TASK TO CARRY OUT: Locate the line containing "obj.parent = rigid_bodies[body]" in the data below. Reproduce it and every following line up to the end, exactly as given.

COLLECTED DATA:

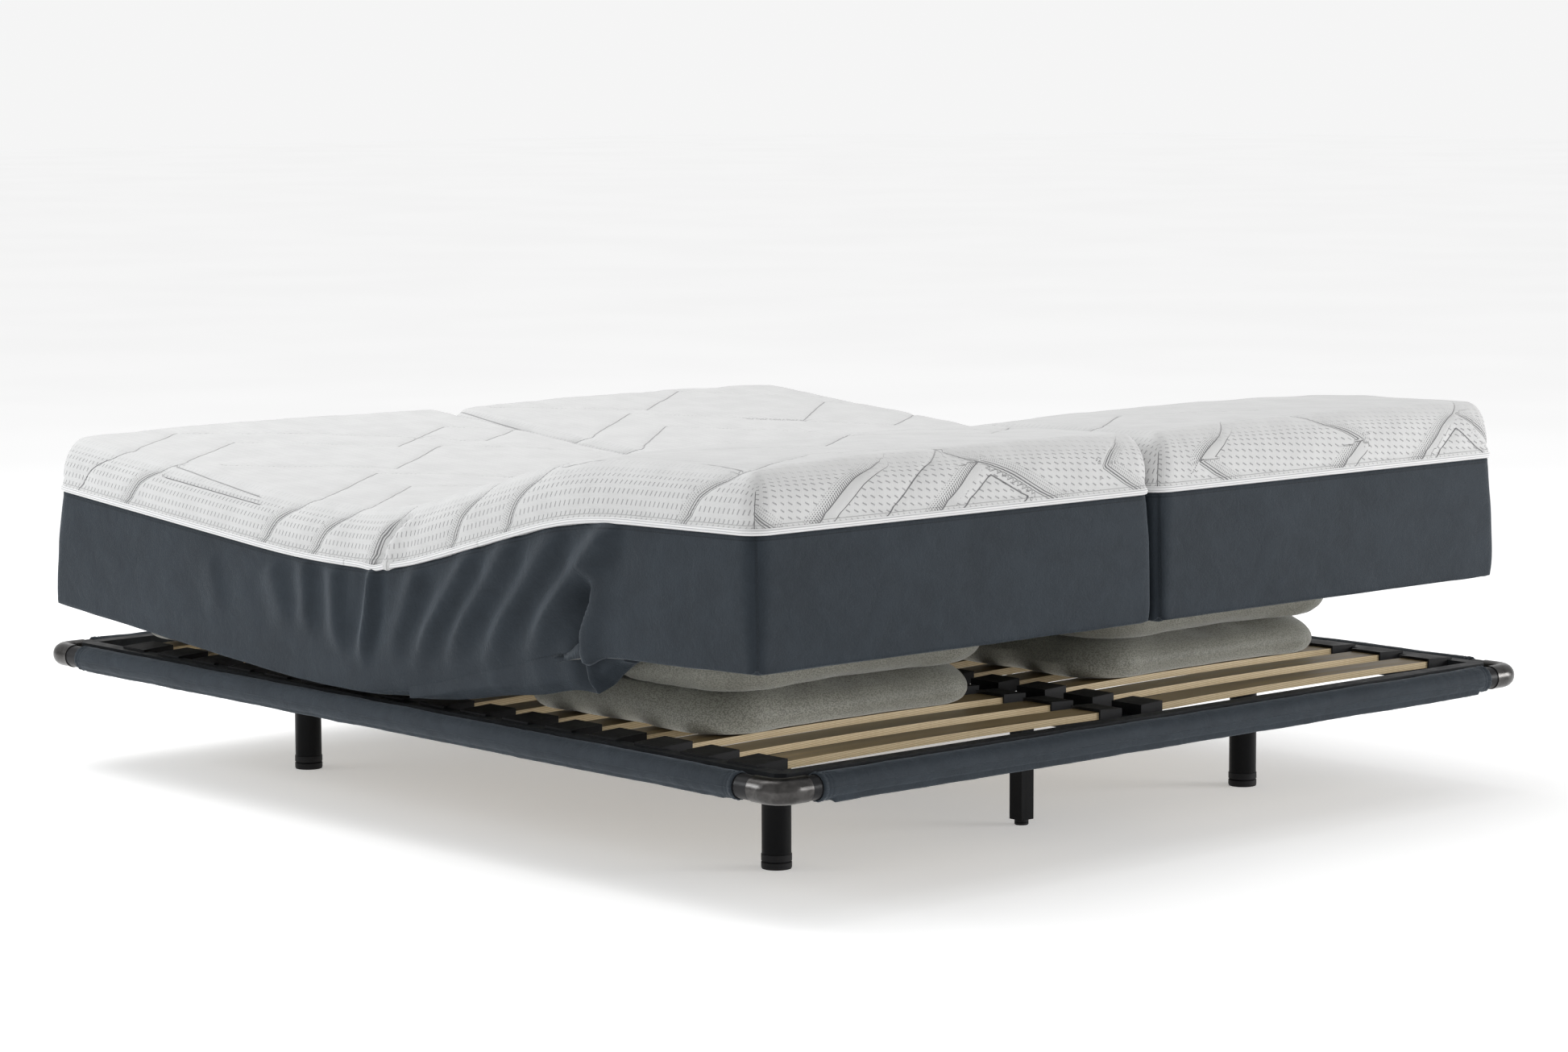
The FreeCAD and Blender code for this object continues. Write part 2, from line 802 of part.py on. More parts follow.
def make_insert(x, y, square):
    """A threaded plug in the bottom of a leg tube."""
    bore = document.addObject("Part::Cylinder", "insert_bore")
    bind(bore, "Radius", (size("foot_stud_diameter") + size("foot_stud_clearance")) / 2)
    bind(bore, "Height", size("insert_height"))
    if square:
        plug = document.addObject("Part::Box", "insert_plug")
        inside = size("centre_leg_side") - 2 * size("leg_wall") - 2 * size("insert_gap")
        bind(plug, "Length", inside)
        bind(plug, "Width", inside)
        bind(plug, "Placement.Base.x", -inside / 2)
        bind(plug, "Placement.Base.y", -inside / 2)
        bottom = size("centre_foot_height")
    else:
        plug = document.addObject("Part::Cylinder", "insert_plug")
        bind(plug, "Radius", size("leg_diameter") / 2 - size("leg_wall") - size("insert_gap"))
        bottom = size("leg_foot_height")
    bind(plug, "Height", size("insert_height"))
    insert = document.addObject("Part::Cut", "leg_insert")
    insert.Base = plug
    insert.Tool = bore
    bind(insert, "Placement.Base.x", x)
    bind(insert, "Placement.Base.y", y)
    bind(insert, "Placement.Base.z", bottom)
    return insert


def make_bolt(x, y):
    """A hexagon-headed bolt with its head under the leg plate."""
    head = document.addObject("Part::Prism", "bolt_head")
    head.Polygon = 6
    bind(head, "Circumradius", size("leg_bolt_head") / 2 / cos(radians(30)))
    bind(head, "Height", size("leg_bolt_head_height"))
    shank = document.addObject("Part::Cylinder", "bolt_shank")
    bind(shank, "Radius", size("leg_bolt_diameter") / 2)
    bind(shank, "Height", size("leg_bolt_head_height") + size("leg_bolt_reach"))
    bolt = document.addObject("Part::Fuse", "leg_bolt")
    bolt.Base = head
    bolt.Tool = shank
    bind(bolt, "Placement.Base.x", x)
    bind(bolt, "Placement.Base.y", y)
    under_plate = frame_bottom - size("leg_plate_thickness") - size("leg_bolt_head_height")
    bind(bolt, "Placement.Base.z", under_plate)
    return bolt


# ---- mattresses ----------------------------------------------------------------------------------

flat_bottom = size("mattress_bottom")
half_thick = size("mattress_thickness") / 2
bend_level = flat_bottom + half_thick
flat_top = flat_bottom + size("mattress_thickness")
gap = size("section_clearance")


def turned_about(y, z, angle):
    """The placement that turns a section about a hinge line along X."""
    return Placement(Vector(0, 0, 0), Rotation(Vector(1, 0, 0), angle), Vector(0, y, z))


def lean(fold_alias):
    """How far a section's end face leans back, from the bend level to the top or the bottom."""
    return half_thick * tan(radians(SIZES[fold_alias] / 2))


def mattress_profiles():
    """The flat outline (y, z) of each section, with the room that each bend needs."""
    hip = size("hip_y")
    knee = size("knee_y")
    ankle = knee - size("thigh_length")
    head_end = hip + size("head_length")
    foot_end = ankle - size("foot_length")
    hip_lean = lean("hip_fold")
    knee_lean = lean("knee_fold")
    return {
        "head": [
            (hip + gap, flat_bottom),
            (head_end, flat_bottom),
            (head_end, flat_top),
            (hip + gap + hip_lean, flat_top),
            (hip + gap, bend_level),
        ],
        "seat": [
            (knee + gap, flat_bottom),
            (hip - gap, flat_bottom),
            (hip - gap, bend_level),
            (hip - gap - hip_lean, flat_top),
            (knee + gap + knee_lean, flat_top),
            (knee + gap, bend_level),
        ],
        "thigh": [
            (ankle + gap + knee_lean, flat_bottom),
            (knee - gap, flat_bottom),
            (knee - gap, bend_level),
            (knee - gap - knee_lean, flat_top),
            (ankle + gap, flat_top),
            (ankle + gap, bend_level),
        ],
        "foot": [
            (foot_end, flat_bottom),
            (ankle - gap - knee_lean, flat_bottom),
            (ankle - gap, bend_level),
            (ankle - gap, flat_top),
            (foot_end, flat_top),
        ],
    }


def rest_placements():
    """Where the sections lie in the rest pose: head a little raised, foot end lifted and level."""
    level = bend_level.number
    thigh = turned_about(SIZES["knee_y"], level, -SIZES["thigh_angle"])
    ankle = Vector(0, SIZES["knee_y"] - SIZES["thigh_length"], level)
    return {
        "head": turned_about(SIZES["hip_y"], level, SIZES["head_angle"]),
        "seat": Placement(),
        "thigh": thigh,
        "foot": Placement(thigh.multVec(ankle) - ankle, Rotation()),
    }


def make_mattress(side_name, side):
    profiles = mattress_profiles()
    places = rest_placements()
    inner = side * size("mattress_inner")
    outer = side * size("mattress_outer")
    for section, profile in profiles.items():
        name = f"mattress_{section}_{side_name}"
        body = new_body(name)
        sketch = sketch_on(body, "YZ_Plane", inner if side > 0 else outer)
        outline(sketch, profile)
        pad(body, sketch, size("mattress_outer") - size("mattress_inner"))
        if section in ("head", "foot"):
            end = max(profile, key=lambda corner: abs(corner[0].number))[0].number
            fillet_where(
                body,
                lambda box: is_upright(box) and abs(box.YMin - end) < 1,
                size("mattress_corner"),
            )
        body.Placement = places[section]
        keep(name, body)


# ---- air cushions --------------------------------------------------------------------------------


def thigh_underside(y):
    """Height of the raised thigh section's underside at a place along the bed."""
    angle = radians(SIZES["thigh_angle"])
    along = Size(SIZES["knee_y"], "Sizes.knee_y") - y
    return bend_level + along * tan(angle) - half_thick / cos(angle)


def head_underside(y):
    angle = radians(SIZES["head_angle"])
    return bend_level + (y - size("hip_y")) * tan(angle) - half_thick / cos(angle)


def make_cushion(name, side, profile):
    """An air cushion: a padded-out profile with rounded upright corners."""
    body = new_body(name)
    inner = side * size("cushion_inner")
    outer = side * size("cushion_side")
    sketch = sketch_on(body, "YZ_Plane", inner if side > 0 else outer)
    outline(sketch, profile)
    pad(body, sketch, size("cushion_side") - size("cushion_inner"))
    fillet_where(body, is_upright, size("cushion_corner"))
    return keep(name, body)


def make_cushions(side_name, side):
    clear = size("cushion_clearance")
    bottom = size("cushion_bottom")
    chamber_top = size("lower_chamber_top")
    end = size("foot_cushion_end")
    start = size("foot_cushion_start")
    angle = radians(SIZES["thigh_angle"])
    under_thigh = chamber_top + clear + half_thick / cos(angle)
    flat_from = size("knee_y") - (under_thigh - bend_level) / tan(angle)
    make_cushion(
        f"foot_cushion_lower_{side_name}",
        side,
        [
            (end, bottom),
            (start, bottom),
            (start, thigh_underside(start) - clear),
            (flat_from, chamber_top),
            (end, chamber_top),
        ],
    )
    ankle_drop = SIZES["thigh_length"] * cos(radians(SIZES["thigh_angle"]))
    ankle = size("knee_y") - ankle_drop
    lift = SIZES["thigh_length"] * sin(radians(SIZES["thigh_angle"]))
    foot_level = flat_bottom + lift - clear
    upper_start = size("upper_chamber_start")
    upper_end = size("upper_chamber_end")
    make_cushion(
        f"foot_cushion_upper_{side_name}",
        side,
        [
            (upper_end, chamber_top + 1),
            (upper_start, chamber_top + 1),
            (upper_start, thigh_underside(upper_start) - clear),
            (ankle, foot_level - clear * 2),
            (upper_end, foot_level),
        ],
    )
    head_start = size("head_cushion_start")
    head_end = size("head_cushion_end")
    make_cushion(
        f"head_cushion_{side_name}",
        side,
        [
            (head_start, bottom),
            (head_end, bottom),
            (head_end, head_underside(head_end) - clear),
            (head_start, head_underside(head_start) - clear),
        ],
    )


# ---- air supply ----------------------------------------------------------------------------------


def make_pump():
    """A shallow pump case hung under the centre beam: a tray with an inlet, and a lid."""
    half = size("pump_width") / 2
    wall = size("pump_wall")
    depth = size("pump_depth") / 2
    middle = size("pump_y")
    top = frame_bottom - size("pump_gap")
    lid = size("pump_lid_thickness")
    floor = top - size("pump_height")
    tray = new_body("pump_tray")
    sketch = sketch_on(tray, "XY_Plane", floor)
    rectangle(sketch, -half, half, middle - depth, middle + depth)
    pad(tray, sketch, size("pump_height") - lid)
    hollow = sketch_on(tray, "XY_Plane", top - lid)
    rectangle(
        hollow, -half + wall, half - wall, middle - depth + wall, middle + depth - wall
    )
    pocket(tray, hollow, size("pump_height") - lid - wall)
    inlet = sketch_on(tray, "XZ_Plane", -(middle + depth))
    half_inlet = size("inlet_width") / 2
    sill = floor + size("inlet_level")
    rectangle(inlet, -half_inlet, half_inlet, sill, sill + size("inlet_height"))
    pocket(tray, inlet, wall + 1, reverse=True)
    keep("pump_tray", tray)
    cover = new_body("pump_lid")
    plate = sketch_on(cover, "XY_Plane", top - lid)
    rectangle(plate, -half, half, middle - depth, middle + depth)
    pad(cover, plate, lid - size("pump_lid_gap"))
    fillet_where(cover, is_upright, size("pump_lid_corner"))
    keep("pump_lid", cover)


def bend(corner, before, after, radius):
    """The arc of a given radius that rounds a corner of a route, from one run to the next."""
    into = (corner - before).normalize()
    out = (after - corner).normalize()
    half_turn = into.getAngle(out) / 2
    setback = radius * tan(half_turn)
    start = corner - into * setback
    end = corner + out * setback
    towards = (out - into).normalize()
    middle = corner + towards * (radius / cos(half_turn) - radius)
    return Part.Arc(start, middle, end)


def tube_along(name, points, radius, diameter, bore):
    """A tube along straight runs joined by tangent arcs."""
    arcs = [
        bend(points[k], points[k - 1], points[k + 1], radius) for k in range(1, len(points) - 1)
    ]
    edges = []
    here = points[0]
    for arc in arcs:
        edges.append(Part.LineSegment(here, arc.StartPoint).toShape())
        edges.append(arc.toShape())
        here = arc.EndPoint
    edges.append(Part.LineSegment(here, points[-1]).toShape())
    spine = Part.Wire(edges)
    direction = points[1] - points[0]
    solids = []
    for width in (diameter, bore):
        ring = Part.Wire(Part.makeCircle(width / 2, points[0], direction))
        solids.append(spine.makePipeShell([ring], True, True))
    tube = document.addObject("Part::Feature", name)
    tube.Shape = solids[0].cut(solids[1])
    tube.Placement = Placement()
    return tube


def air_hose(name, outlet_x, port_x, port_y):
    """A hose from the pump's front to the spigot of a port elbow, both held by their fittings."""
    level = SIZES["hose_height"]
    lead = SIZES["hose_lead"]
    front = SIZES["pump_y"] - SIZES["pump_depth"] / 2
    end = port_y + SIZES["elbow_pipe"] * 3
    points = [
        Vector(outlet_x, front, level),
        Vector(outlet_x, front - lead, level),
        Vector(port_x, end + lead, level),
        Vector(port_x, end, level),
    ]
    return tube_along(
        name, points, SIZES["hose_bend"], SIZES["hose_diameter"], SIZES["hose_bore"]
    )


def port_elbow(x, y):
    """A pipe that drops from a cushion between two slats and turns towards the pump."""
    pipe = SIZES["elbow_pipe"]
    level = SIZES["hose_height"]
    points = [
        Vector(x, y, SIZES["cushion_bottom"] - SIZES["port_gap"]),
        Vector(x, y, level),
        Vector(x, y + 3 * pipe, level),
    ]
    return tube_along("port_elbow", points, 1.5 * pipe, pipe, pipe / 2)


def make_air_lines():
    elbows = []
    for side_name, side in (("left", -1), ("right", 1)):
        lines = []
        for use in ("foot", "head"):
            port_x = side * SIZES[f"{use}_port_x"]
            port_y = SIZES[f"{use}_port_y"]
            outlet_x = side * SIZES[f"{use}_outlet_x"]
            lines.append(air_hose(f"{use}_hose_{side_name}", outlet_x, port_x, port_y))
            elbows.append(port_elbow(port_x, port_y))
        compound(f"air_hoses_{side_name}", lines)
    compound("port_elbows", elbows)


# ---- the whole bed -------------------------------------------------------------------------------


def build():
    make_rails()
    for end, y_side in (("foot", -1), ("head", 1)):
        for side_name, side in (("left", -1), ("right", 1)):
            make_elbow(f"corner_elbow_{end}_{side_name}", side, y_side)
        make_edge_beam(f"edge_beam_{end}", "x", y_side)
        make_cross_beam(f"cross_beam_{end}", y_side)
    make_centre_beam()
    make_frame_fixings()
    for side_name, side in (("left", -1), ("right", 1)):
        make_edge_beam(f"edge_beam_{side_name}", "y", side)
        make_slats(f"slats_{side_name}", side)
        for place in ("outer", "inner"):
            make_holders(f"slat_holders_{side_name}_{place}", side, place)
        make_mattress(side_name, side)
        make_cushions(side_name, side)
    make_legs()
    make_pump()
    make_air_lines()


def check():
    """Stops if any object of the document failed, or any sub-part has no sound shape."""
    document.recompute()
    for thing in document.Objects:
        if "Invalid" in thing.State or "Error" in thing.State:
            raise RuntimeError(f"{thing.Label}: {thing.State}")
    for name, thing in parts.items():
        shape = thing.Shape
        if shape.isNull() or not shape.isValid() or not shape.Solids:
            raise RuntimeError(f"{name}: no sound shape")


def export():
    os.makedirs("parts", exist_ok=True)
    for name, thing in sorted(parts.items()):
        thing.Shape.exportStep(f"parts/{name}.step")
        box = thing.Shape.BoundBox
        print(
            f"{name}: {len(thing.Shape.Solids)} solids, x {box.XMin:.1f}..{box.XMax:.1f}, "
            f"y {box.YMin:.1f}..{box.YMax:.1f}, z {box.ZMin:.1f}..{box.ZMax:.1f}"
        )
    print(len(parts), "nodes")


build()
check()
export()
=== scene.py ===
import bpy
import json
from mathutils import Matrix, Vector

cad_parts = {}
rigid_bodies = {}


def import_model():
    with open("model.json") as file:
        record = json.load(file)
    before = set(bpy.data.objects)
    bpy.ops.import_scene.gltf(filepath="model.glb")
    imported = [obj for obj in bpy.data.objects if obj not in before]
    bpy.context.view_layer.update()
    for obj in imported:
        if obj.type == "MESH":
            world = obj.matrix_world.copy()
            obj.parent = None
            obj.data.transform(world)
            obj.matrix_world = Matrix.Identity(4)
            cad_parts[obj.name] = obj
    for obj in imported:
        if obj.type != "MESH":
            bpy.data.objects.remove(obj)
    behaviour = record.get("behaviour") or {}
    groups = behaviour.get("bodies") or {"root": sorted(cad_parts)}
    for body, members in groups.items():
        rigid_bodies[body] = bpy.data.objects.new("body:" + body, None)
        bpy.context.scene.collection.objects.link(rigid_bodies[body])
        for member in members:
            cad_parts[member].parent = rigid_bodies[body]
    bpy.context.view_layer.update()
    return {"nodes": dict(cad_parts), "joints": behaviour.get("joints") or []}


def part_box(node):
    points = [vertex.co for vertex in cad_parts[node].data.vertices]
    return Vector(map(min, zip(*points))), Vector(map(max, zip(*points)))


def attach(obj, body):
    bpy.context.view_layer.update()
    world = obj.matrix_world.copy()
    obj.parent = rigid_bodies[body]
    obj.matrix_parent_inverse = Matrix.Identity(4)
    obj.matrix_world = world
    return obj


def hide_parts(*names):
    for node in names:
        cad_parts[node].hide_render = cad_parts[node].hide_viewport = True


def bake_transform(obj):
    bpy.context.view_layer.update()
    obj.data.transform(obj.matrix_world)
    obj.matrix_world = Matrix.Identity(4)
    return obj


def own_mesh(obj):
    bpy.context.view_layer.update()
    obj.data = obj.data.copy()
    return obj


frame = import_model()

import json
import math

import bpy
import bmesh
import numpy as np
from mathutils import Matrix, Vector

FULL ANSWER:
    obj.parent = rigid_bodies[body]
    obj.matrix_parent_inverse = Matrix.Identity(4)
    obj.matrix_world = world
    return obj


def hide_parts(*names):
    for node in names:
        cad_parts[node].hide_render = cad_parts[node].hide_viewport = True


def bake_transform(obj):
    bpy.context.view_layer.update()
    obj.data.transform(obj.matrix_world)
    obj.matrix_world = Matrix.Identity(4)
    return obj


def own_mesh(obj):
    bpy.context.view_layer.update()
    obj.data = obj.data.copy()
    return obj


frame = import_model()

import json
import math

import bpy
import bmesh
import numpy as np
from mathutils import Matrix, Vector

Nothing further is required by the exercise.